Aim of the task
Copy out each line below exactly as it appears.

Dataset excerpt
=======

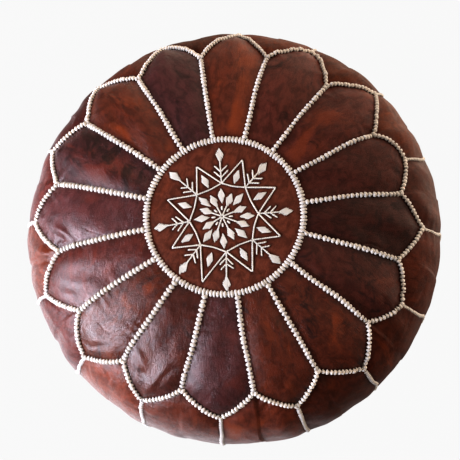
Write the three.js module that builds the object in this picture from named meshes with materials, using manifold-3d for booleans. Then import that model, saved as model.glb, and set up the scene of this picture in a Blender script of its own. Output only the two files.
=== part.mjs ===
// Moroccan leather pouf: an embroidered medallion, sixteen pointed petals and sixteen side panels
// whip-stitched together over a stuffed cotton bag, with a zip across the base.
// Units are millimetres, +Z is up, and the origin is under the middle of the pouf, on the floor.

import * as THREE from 'three';
import { mergeVertices } from 'three/addons/utils/BufferGeometryUtils.js';
import Module from 'manifold-3d';

const wasm = await Module();
wasm.setup();

// ---------------------------------------------------------------- driving dimensions

const PETAL_COUNT = 16;
const RADIUS = 260; // at the belly, the widest level
const HEIGHT = 280; // floor to the crown
const BELLY_Z = 135; // height of the widest level
const CROWN_POWER = 3; // superellipse exponent above the belly: 2 is round, higher is squarer
const FLAT_TOP_R = 30; // flat middle of the medallion

const RING_R = 92; // seam between the medallion and the petals
const SHOULDER_R = 207; // where two petals part and a side panel begins
const TIP_R = 236; // point of each petal
const SCALLOP_BULGE = 1.15; // 1 makes a petal's two outer edges straight, more swells them

const REST_OUTER_R = 188; // the ring that the pouf stands on
const REST_INNER_R = 172;
const LIP_R = 165; // the side panels turn up inside the rest ring to the base seam
const BASE_SEAM_R = 160;
const BASE_Z = 11; // underside of the base leather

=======

Result
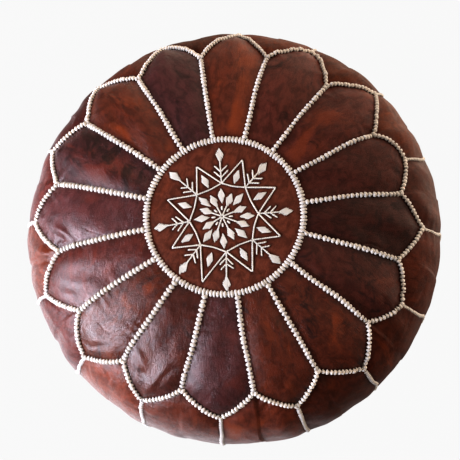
Write the three.js module that builds the object in this picture from named meshes with materials, using manifold-3d for booleans. Then import that model, saved as model.glb, and set up the scene of this picture in a Blender script of its own. Output only the two files.
=== part.mjs ===
// Moroccan leather pouf: an embroidered medallion, sixteen pointed petals and sixteen side panels
// whip-stitched together over a stuffed cotton bag, with a zip across the base.
// Units are millimetres, +Z is up, and the origin is under the middle of the pouf, on the floor.

import * as THREE from 'three';
import { mergeVertices } from 'three/addons/utils/BufferGeometryUtils.js';
import Module from 'manifold-3d';

const wasm = await Module();
wasm.setup();

// ---------------------------------------------------------------- driving dimensions

const PETAL_COUNT = 16;
const RADIUS = 260; // at the belly, the widest level
const HEIGHT = 280; // floor to the crown
const BELLY_Z = 135; // height of the widest level
const CROWN_POWER = 3; // superellipse exponent above the belly: 2 is round, higher is squarer
const FLAT_TOP_R = 30; // flat middle of the medallion

const RING_R = 92; // seam between the medallion and the petals
const SHOULDER_R = 207; // where two petals part and a side panel begins
const TIP_R = 236; // point of each petal
const SCALLOP_BULGE = 1.15; // 1 makes a petal's two outer edges straight, more swells them

const REST_OUTER_R = 188; // the ring that the pouf stands on
const REST_INNER_R = 172;
const LIP_R = 165; // the side panels turn up inside the rest ring to the base seam
const BASE_SEAM_R = 160;
const BASE_Z = 11; // underside of the base leather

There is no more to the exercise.